▸ **Exercise requirements**
Write out the listing beneath this instruction in its entirety, exactly as it reads.

▸ **Information supplied**
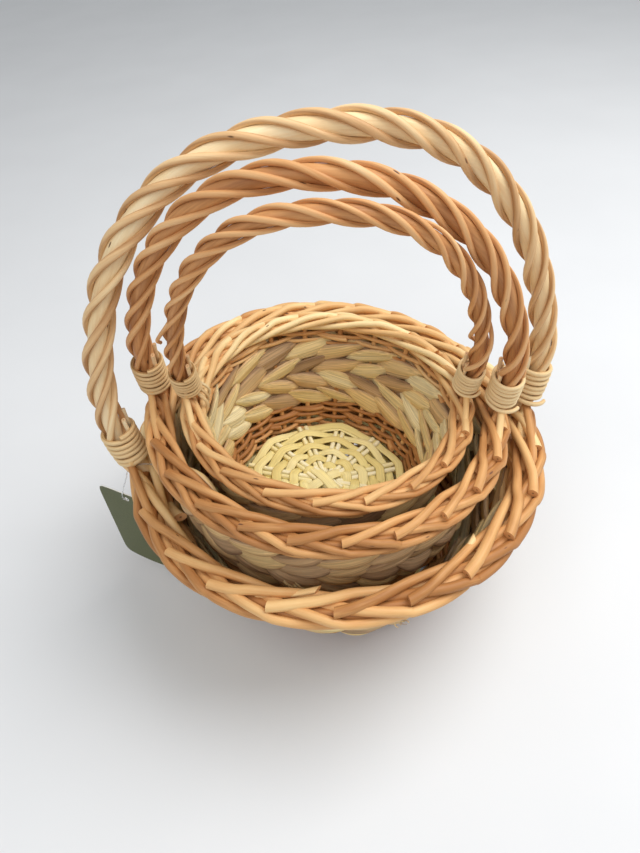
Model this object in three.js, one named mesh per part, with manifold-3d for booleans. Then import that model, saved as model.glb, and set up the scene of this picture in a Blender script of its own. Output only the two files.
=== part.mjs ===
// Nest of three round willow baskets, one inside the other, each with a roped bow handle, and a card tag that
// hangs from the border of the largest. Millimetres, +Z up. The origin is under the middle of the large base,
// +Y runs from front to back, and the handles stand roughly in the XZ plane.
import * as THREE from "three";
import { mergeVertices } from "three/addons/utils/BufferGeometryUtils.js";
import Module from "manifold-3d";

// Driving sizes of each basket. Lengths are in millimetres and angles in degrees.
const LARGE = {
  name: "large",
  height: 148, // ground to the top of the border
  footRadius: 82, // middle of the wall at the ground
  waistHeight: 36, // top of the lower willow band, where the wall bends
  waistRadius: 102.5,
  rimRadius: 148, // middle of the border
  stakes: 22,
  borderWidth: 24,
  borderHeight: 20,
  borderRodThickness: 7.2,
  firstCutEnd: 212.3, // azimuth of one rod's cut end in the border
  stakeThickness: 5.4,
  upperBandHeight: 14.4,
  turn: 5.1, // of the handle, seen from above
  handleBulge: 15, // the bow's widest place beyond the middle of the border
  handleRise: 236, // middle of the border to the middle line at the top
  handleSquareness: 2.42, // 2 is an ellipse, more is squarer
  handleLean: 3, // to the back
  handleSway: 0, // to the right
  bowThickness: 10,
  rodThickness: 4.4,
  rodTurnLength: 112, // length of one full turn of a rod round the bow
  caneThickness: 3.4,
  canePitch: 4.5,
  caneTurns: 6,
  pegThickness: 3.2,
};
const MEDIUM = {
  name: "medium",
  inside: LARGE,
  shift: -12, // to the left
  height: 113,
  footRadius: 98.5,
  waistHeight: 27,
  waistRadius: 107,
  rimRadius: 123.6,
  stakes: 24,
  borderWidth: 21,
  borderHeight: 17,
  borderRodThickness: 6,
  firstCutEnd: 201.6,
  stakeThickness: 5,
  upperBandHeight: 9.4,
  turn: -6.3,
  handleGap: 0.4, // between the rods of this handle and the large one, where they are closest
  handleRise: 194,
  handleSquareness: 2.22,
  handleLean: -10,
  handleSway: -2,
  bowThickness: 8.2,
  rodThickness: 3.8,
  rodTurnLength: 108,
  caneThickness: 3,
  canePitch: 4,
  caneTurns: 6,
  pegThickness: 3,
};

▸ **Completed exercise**
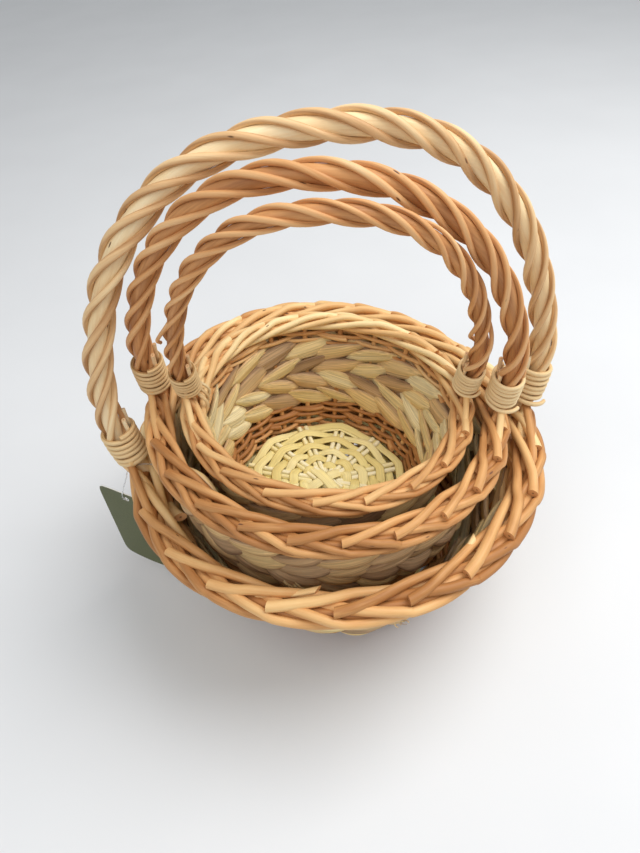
Model this object in three.js, one named mesh per part, with manifold-3d for booleans. Then import that model, saved as model.glb, and set up the scene of this picture in a Blender script of its own. Output only the two files.
=== part.mjs ===
// Nest of three round willow baskets, one inside the other, each with a roped bow handle, and a card tag that
// hangs from the border of the largest. Millimetres, +Z up. The origin is under the middle of the large base,
// +Y runs from front to back, and the handles stand roughly in the XZ plane.
import * as THREE from "three";
import { mergeVertices } from "three/addons/utils/BufferGeometryUtils.js";
import Module from "manifold-3d";

// Driving sizes of each basket. Lengths are in millimetres and angles in degrees.
const LARGE = {
  name: "large",
  height: 148, // ground to the top of the border
  footRadius: 82, // middle of the wall at the ground
  waistHeight: 36, // top of the lower willow band, where the wall bends
  waistRadius: 102.5,
  rimRadius: 148, // middle of the border
  stakes: 22,
  borderWidth: 24,
  borderHeight: 20,
  borderRodThickness: 7.2,
  firstCutEnd: 212.3, // azimuth of one rod's cut end in the border
  stakeThickness: 5.4,
  upperBandHeight: 14.4,
  turn: 5.1, // of the handle, seen from above
  handleBulge: 15, // the bow's widest place beyond the middle of the border
  handleRise: 236, // middle of the border to the middle line at the top
  handleSquareness: 2.42, // 2 is an ellipse, more is squarer
  handleLean: 3, // to the back
  handleSway: 0, // to the right
  bowThickness: 10,
  rodThickness: 4.4,
  rodTurnLength: 112, // length of one full turn of a rod round the bow
  caneThickness: 3.4,
  canePitch: 4.5,
  caneTurns: 6,
  pegThickness: 3.2,
};
const MEDIUM = {
  name: "medium",
  inside: LARGE,
  shift: -12, // to the left
  height: 113,
  footRadius: 98.5,
  waistHeight: 27,
  waistRadius: 107,
  rimRadius: 123.6,
  stakes: 24,
  borderWidth: 21,
  borderHeight: 17,
  borderRodThickness: 6,
  firstCutEnd: 201.6,
  stakeThickness: 5,
  upperBandHeight: 9.4,
  turn: -6.3,
  handleGap: 0.4, // between the rods of this handle and the large one, where they are closest
  handleRise: 194,
  handleSquareness: 2.22,
  handleLean: -10,
  handleSway: -2,
  bowThickness: 8.2,
  rodThickness: 3.8,
  rodTurnLength: 108,
  caneThickness: 3,
  canePitch: 4,
  caneTurns: 6,
  pegThickness: 3,
};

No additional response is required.